I feel like they would give you more buoyancy to start, but ultimately slow you down on downhill.

Possibly danger but they could be plastic and not have pinch points

Perhaps they could be raised and lowered to allow some unpowered riding.

Ok so its a motor pushing the board, but it doesn’t look like you can actually snowboard. as much as stand on the sled… I see no turns. Its ALL about the Turns

You’re saying what I think we’re all thinking

What’s the green material they use for the traction? (The piece that turns and has the metal claws attached to it)

Pedrodemio - Seems spot on.

Working to add torque and reduce weight, diameter without losing surface area.

I want to try a different controller, can’t get the amps out of what we have.

UPDATE:
updated to the 3500w stator.
Needed to machine a new case due to longer magents.
No more saturation but seems not enough current/torque.

If I push start it she spins like a banshee.
I added wire between the motor and controller, could this affect output?

1. Going to try ebike controller designed for the motor.
2. Try Trampa 100v controller
3. Alt design in progress. Reduced parts, size, rotating mass.
4. might mold paddle directly to the 1200w hub.

Are you running sensored?

Yea, sensored. Tried BLDC too.

not enough torque to start on astro turf.

I am thinking to try my old VESC and short cables.

Lost torque when I changed controller and added super long 8AWG motor to esc wires.

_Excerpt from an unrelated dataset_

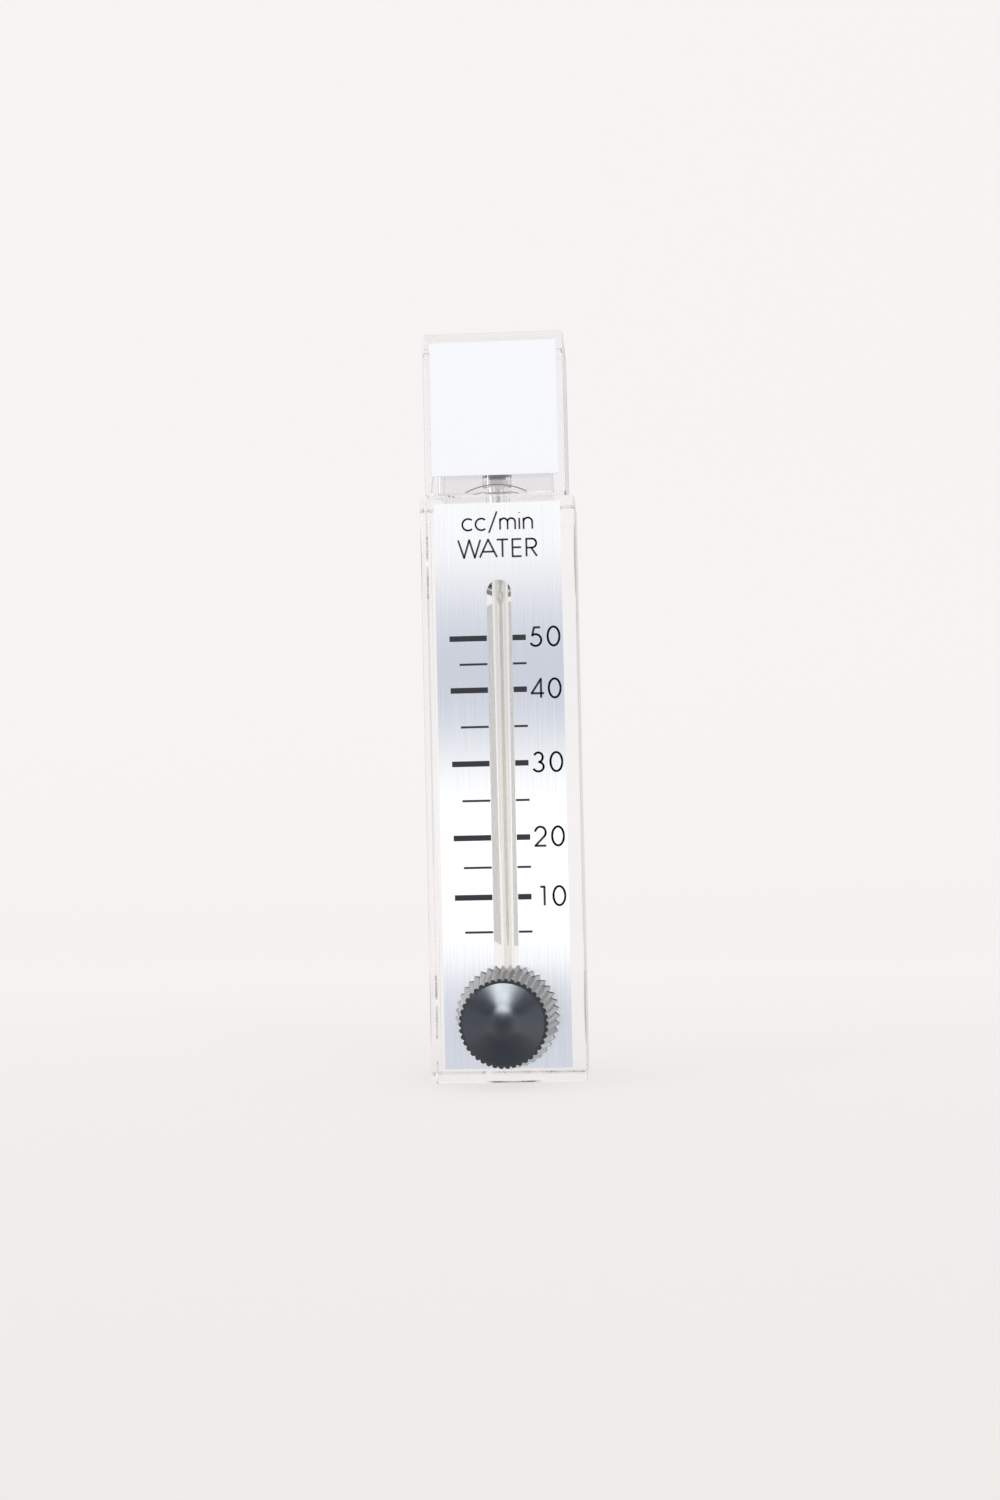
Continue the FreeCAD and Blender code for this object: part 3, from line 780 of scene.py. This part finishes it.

Try keeping one independent variable.

If you use the old controller with the super long 8AWG phase leads, did you lose torque?

This helps determine whether it was the ESC change or the wire change that cause the end-result.

As someone who lives in North Dakota this would be a god send. Do you have any testers who will be testing on harder snow like we get here do to it being wind blow and the super cold temperatures.

You would probably need heaters for the batteries, and a bad ass ESC…

As long as you’re not charging the batteries while cold, they should be okay. They heat up on their own while discharging.

Just let them sit for an hour before you charge them, if they’ve been outside while not being discharged.